In an outcome described as “unprecedented” by a federal prosecutor, former Massey Energy Co. CEO Don Blankenship was found guilty of violating safety regulations at the Upper Big Branch mine in West Virginia, which led to the 2010 explosion that killed 29 workers.

It was a mixed verdict for Blankenship, who could have faced 30 years in prison had he been convicted of the more serious charges involving securities fraud and making false statements.

Nonetheless, federal prosecutor U.S. Attorney Booth Goodwin called Blankenship’s conviction on a misdemeanor charge “a landmark day for the safety of coal miners.” Goodwin said he believes it’s the first time the head of a major corporation has been held responsible for a workplace safety crime.

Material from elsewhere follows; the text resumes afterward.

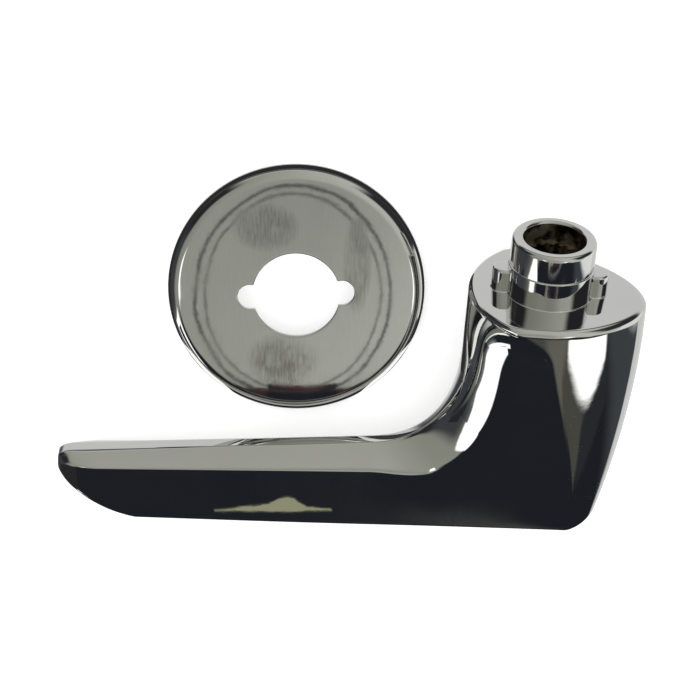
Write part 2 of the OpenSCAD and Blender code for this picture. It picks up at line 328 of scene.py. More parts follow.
boss = {
    "radius": 8.62, "height": 12.3, "edge": 1.0, "mouthEdge": 0.6, "foot": 0.25,
    "baseRadius": 8.85, "baseHeight": 6.4, "baseEdge": 0.3,
    "bore": 6.3, "boreDepth": 4.7, "root": 5.8, "spline": 0.6, "grooves": 18, "socketDepth": 17.0,
    "segments": 288, "edgeSteps": 7,
    "lugRadius": 2.3, "lugReach": 11.8, "lugHeight": 4.9, "lugEdge": 0.5, "lugFoot": 0.3,
    "lugRoot": 0.8,  # share of the boss's radius at which a lug ends inside it
    "lugSegments": 48, "lugFootSteps": 4, "lugEdgeSteps": 6,
}


def arcPoints(centre, radius, start, end, steps):
    turns = [math.radians(mix(start, end, s)) for s in spread(steps, 0)]
    return [(centre[0] + radius * math.cos(t), centre[1] + radius * math.sin(t)) for t in turns]


# The boss stands on a slightly wider base, whose shoulder is rounded
def bossProfile():
    outside, top, edge = boss["radius"], boss["height"], boss["edge"]
    base, shoulder = boss["baseRadius"], boss["baseEdge"]
    mouth, steps = boss["mouthEdge"], boss["edgeSteps"]
    profile = arcPoints((base + boss["foot"], boss["foot"]), boss["foot"], 270, 180, steps)
    stepTurn = math.degrees(math.acos((shoulder - base + outside) / shoulder))
    profile += arcPoints((base - shoulder, boss["baseHeight"] - shoulder), shoulder, 0, stepTurn, steps)
    profile += arcPoints((outside - edge, top - edge), edge, 0, 90, steps)
    profile += arcPoints((boss["bore"] + mouth, top - mouth), mouth, 90, 180, steps)
    return profile


def bossRings():
    top, profile = boss["height"], bossProfile()
    profile.append((boss["bore"], top - boss["boreDepth"]))
    count = boss["segments"]
    turns = fullTurns(count)
    rings = [[polar(r, t, z) for t in turns] for r, z in profile]
    perGroove = count // boss["grooves"]
    radii = [boss["root"] if (index + perGroove // 4) % perGroove < perGroove // 2
             else boss["root"] - boss["spline"] for index in range(count)]
    for z in (top - boss["boreDepth"], top - boss["socketDepth"]):
        rings.append([polar(r, t, z) for r, t in zip(radii, turns)])
    return rings


def lugRings(sign):
    foot, edge, height = boss["lugFoot"], boss["lugEdge"], boss["lugHeight"]
    profile = arcPoints((foot, foot), foot, 270, 180, boss["lugFootSteps"])
    profile += arcPoints((-edge, height - edge), edge, 0, 90, boss["lugEdgeSteps"])
    centre = boss["lugReach"] - boss["lugRadius"]
    inside = boss["radius"] * boss["lugRoot"]
    turns = [math.radians(mix(-90, 90, s)) for s in spread(boss["lugSegments"], 0)]
    rings = []
    for grow, z in profile:
        radius = boss["lugRadius"] + grow
        outline = [(centre + radius * math.cos(t), radius * math.sin(t)) for t in turns]
        outline += [(inside, radius), (inside, -radius)]
        rings.append([(sign * x, sign * y, z) for x, y in outline])
    return rings


# A mesh put together from rings of points in millimetres
class MeshParts:
    def __init__(self):
        self.points, self.faces = [], []
        self.inside = range(0)  # faces that take the second material

    def addRings(self, rings, closeFirst=False, closeLast=False):
        count = len(rings[0])
        starts = []
        for ring in rings:
            starts.append(len(self.points))
            self.points.extend(ring)
        for a, b in zip(starts, starts[1:]):
            for index in range(count):
                after = (index + 1) % count
                self.faces.append((a + index, a + after, b + after, b + index))
        if closeFirst:
            self.faces.append([starts[0] + index for index in reversed(range(count))])
        if closeLast:
            self.faces.append([starts[-1] + index for index in range(count)])
        return starts

    # Joins two flat rings of different counts around the same middle with triangles
    def joinRings(self, outerStart, outerCount, innerStart, innerCount):
        def turnOf(index):
            return math.atan2(self.points[index][1], self.points[index][0])

        def nextTurn(ring, step):
            past = 2 * math.pi if step + 1 >= len(ring) else 0
            return turnOf(ring[(step + 1) % len(ring)]) + past

        outerRing = sorted(range(outerStart, outerStart + outerCount), key=turnOf)
        innerRing = sorted(range(innerStart, innerStart + innerCount), key=turnOf)
        o = i = 0
        while o < outerCount or i < innerCount:
            outerNow, innerNow = outerRing[o % outerCount], innerRing[i % innerCount]
            outerFirst = nextTurn(outerRing, o) <= nextTurn(innerRing, i)
            if i >= innerCount or (o < outerCount and outerFirst):
                self.faces.append((innerNow, outerNow, outerRing[(o + 1) % outerCount]))
                o += 1
            else:
                self.faces.append((innerNow, outerNow, innerRing[(i + 1) % innerCount]))
                i += 1

    def build(self, name, place):
        mesh = bpy.data.meshes.new(name)
        mesh.from_pydata([place @ (Vector(p) * millimetre) for p in self.points], [], self.faces)
        mesh.validate()
        for polygon in mesh.polygons:
            polygon.use_smooth = True
            polygon.material_index = 1 if polygon.index in self.inside else 0
        mesh.update()
        mesh.set_sharp_from_angle(angle=math.radians(sharpAngle))
        made = bpy.data.objects.new(name, mesh)
        scene.collection.objects.link(made)
        return made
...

The conviction for conspiring to willfully violate mine safety standards carries up to one year in prison. He was not found guilty of a more serious conspiracy charge.

Hundreds of safety violations were found at the Upper Big Branch mine after the incident – the worst mining disaster in U.S. history. Blankenship was accused of running Massey Energy as a “lawless enterprise” which dangerously sped up production and ignored safety in order to maximize profits.

"The defense argued the government has produced no direct proof Blankenship was involved in any conspiracy, only reams of paper, referring to the thousands of pages of evidence the prosecution has entered in the case."

While Blankenship is the highest-ranking Massey Energy official to face justice, he is not the only one. Former mine superintendent Gary May admitted to "ordering a company electrician to disable a methane monitor on a mining machine so it could continue to cut coal without automatic shutdowns" in a plea deal that sent him to prison for 21 months.

Another former Massey executive, David Hughart, "admitted to being part of a corporate conspiracy to evade surprise mine safety inspections by giving advance warning to miners underground." Hart was sentenced to 42 months in prison.